A former State Street executive has been convicted of defrauding clients of the firm’s transition management business by a US court.
Ross McLellan, who worked as head of State Street’s transition management until his departure in October 2011, was convicted by a jury in Boston, Massachusetts of one count of conspiracy to commit securities fraud and wire fraud, two counts of securities fraud and two counts of wire fraud – the latter of which refers to the use of telecommunication equipment.
In a statement, the US Department of Justice (DoJ) detailed how McLellan, along with two other colleagues, conspired to “add secret commissions to fixed income and equity trades” related to transition management mandates undertaken for six institutional clients.
The Securities and Exchange Commission (SEC), the US financial regulator, said last year that the overcharging scheme netted State Street roughly $20m (€17m) in “improper revenue”.
Harold Shaw, the FBI agent who led the investigation, said: “Motivated by sheer greed… McLellan devised an elaborate bait-and-switch scheme to defraud State Street’s clients out of millions of dollars, and now he’s finally being held accountable for his actions.
“This case should serve as a warning to others, the FBI and our law enforcement partners will aggressively pursue and bring to justice those who undermine our financial markets.”
McLellan will be sentenced in October, the DoJ said.
How the scandal unfolded
Between February 2010 and September 2011, the court heard, McLellan and two staff reporting to him – Edward Pennings and Richard Boomgaardt – added hidden mark-ups to trades carried out on behalf of several clients.

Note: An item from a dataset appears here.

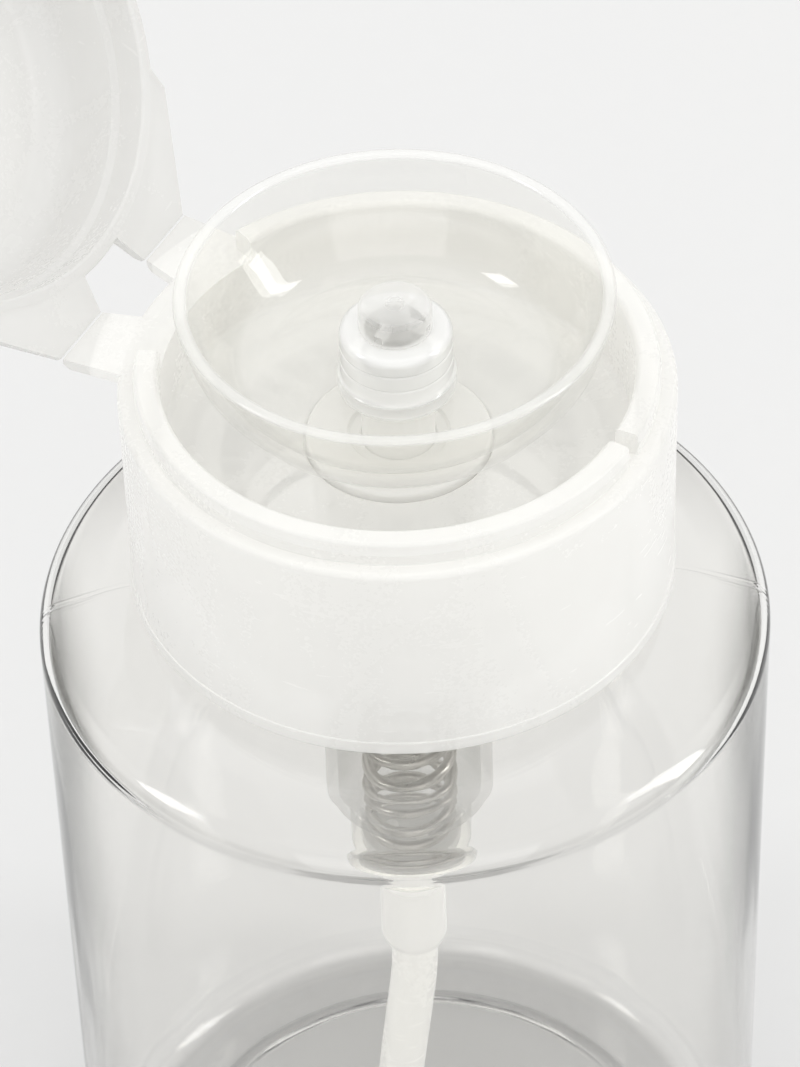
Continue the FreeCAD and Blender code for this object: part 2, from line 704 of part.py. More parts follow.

“The commissions were charged on top of fees the clients had agreed to pay the bank, and despite written instructions to the bank’s traders that generally reflected that the clients were not to be charged trading commissions,” the DoJ said.
Evidence heard at McLellan’s trial, cited by the DoJ, included a March 2010 phone call, during which Pennings told Boomgaardt not to talk about the mark-ups on one transaction “with anyone… because it’s not going to help our story. Don’t even share it with the rest of the team, to be honest.”
The DoJ also stated that, in June 2010, “McLellan and Boomgaardt requested that the bank’s traders provide them with the reported daily high and low prices of securities the bank had traded for the client so that they could determine the amount of the commissions to be applied to each security without attracting the client’s attention”.
“McLellan and Pennings sought to mislead the bank’s compliance staff into believing that the commissions had been charged in error and that the amount of the overcharges was limited to the commissions applied on US securities,” the DoJ said.
Ireland’s National Treasury Management Agency was repaid €2.65m by State Street in 2012 after the Irish sovereign wealth fund raised concerns over its transition management charges. The Kuwait Investment Authority and the Royal Mail Pension Plan are also understood to be among those affected.
The trio of staff left State Street in 2011. McLellan and Pennings were charged by the FBI and the SEC in 2016.
Pennings and Boomgaardt are due to be sentenced next month. Pennings pleaded guilty to one count of conspiring to commit wire fraud and securities fraud in June 2017, while Boomgaardt pleaded guilty in July 2017 to one count of conspiracy to commit securities fraud and wire fraud.
State Street was fined £22.9m by the UK’s Financial Conduct Authority in 2014. The company reached a $30m settlement with the SEC in 2017.
State Street said in a statement: “We deeply regret that this occurred, accept responsibility for the actions of our former employees, and since the overcharging was discovered have substantially enhanced our controls. We are fully cooperating with the United States Attorney’s Office for the District of Massachusetts and the Department of Justice in connection with this matter.”